EXERCISE →
Repeat the lines of the data that follow, please, starting at the first and stopping after the one with "export default cushion;".
──────── DATASET CONTENT ────────
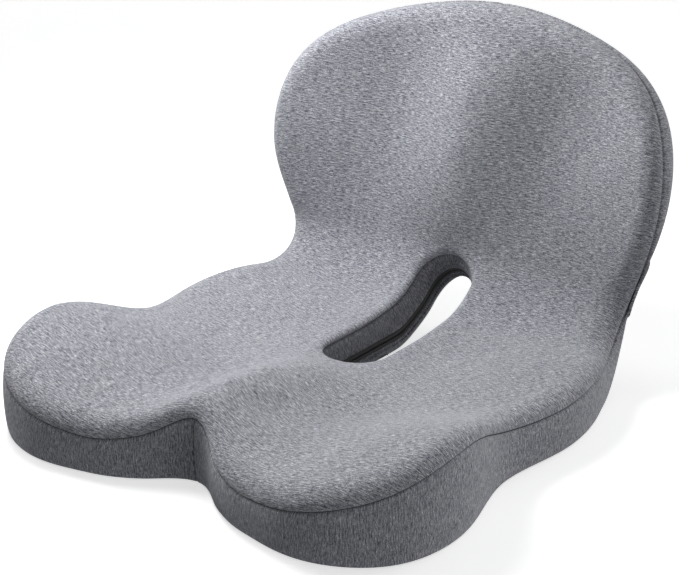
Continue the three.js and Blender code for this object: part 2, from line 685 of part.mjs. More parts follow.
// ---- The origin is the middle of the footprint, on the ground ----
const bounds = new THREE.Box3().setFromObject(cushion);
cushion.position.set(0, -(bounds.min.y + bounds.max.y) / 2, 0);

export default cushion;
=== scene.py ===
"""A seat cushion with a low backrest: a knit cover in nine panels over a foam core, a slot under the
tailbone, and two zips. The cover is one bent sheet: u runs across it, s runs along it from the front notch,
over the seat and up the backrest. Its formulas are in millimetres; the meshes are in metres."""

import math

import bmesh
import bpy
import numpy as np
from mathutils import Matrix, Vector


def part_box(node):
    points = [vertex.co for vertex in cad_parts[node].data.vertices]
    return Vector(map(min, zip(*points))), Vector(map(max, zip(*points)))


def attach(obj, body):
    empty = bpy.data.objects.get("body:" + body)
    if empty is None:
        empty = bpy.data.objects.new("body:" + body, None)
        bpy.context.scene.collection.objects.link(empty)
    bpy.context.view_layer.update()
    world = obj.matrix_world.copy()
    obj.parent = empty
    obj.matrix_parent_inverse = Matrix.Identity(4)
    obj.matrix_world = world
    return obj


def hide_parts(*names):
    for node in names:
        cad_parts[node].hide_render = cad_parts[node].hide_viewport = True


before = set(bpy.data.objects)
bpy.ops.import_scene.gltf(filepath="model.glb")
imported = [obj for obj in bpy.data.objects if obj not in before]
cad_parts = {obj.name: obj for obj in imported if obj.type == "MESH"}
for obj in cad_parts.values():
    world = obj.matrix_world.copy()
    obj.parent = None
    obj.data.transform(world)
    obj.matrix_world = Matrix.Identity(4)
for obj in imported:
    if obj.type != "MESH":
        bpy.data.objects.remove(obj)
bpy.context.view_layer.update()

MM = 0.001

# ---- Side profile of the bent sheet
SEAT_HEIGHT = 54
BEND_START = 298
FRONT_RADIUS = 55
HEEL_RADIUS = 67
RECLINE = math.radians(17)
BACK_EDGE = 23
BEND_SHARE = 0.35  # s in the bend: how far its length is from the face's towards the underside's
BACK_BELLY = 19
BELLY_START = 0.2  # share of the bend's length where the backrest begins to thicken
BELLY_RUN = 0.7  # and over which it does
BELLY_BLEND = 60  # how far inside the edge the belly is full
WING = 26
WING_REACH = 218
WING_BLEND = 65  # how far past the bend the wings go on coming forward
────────
TASK OUTPUT →
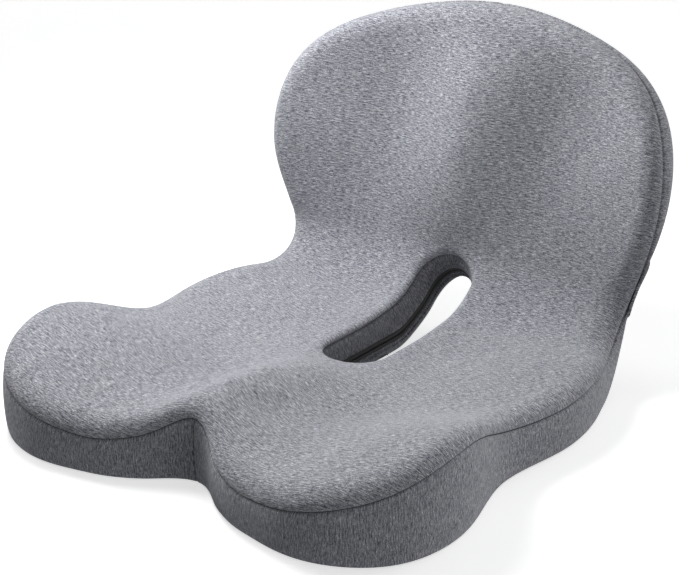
Continue the three.js and Blender code for this object: part 2, from line 685 of part.mjs. More parts follow.
// ---- The origin is the middle of the footprint, on the ground ----
const bounds = new THREE.Box3().setFromObject(cushion);
cushion.position.set(0, -(bounds.min.y + bounds.max.y) / 2, 0);

export default cushion;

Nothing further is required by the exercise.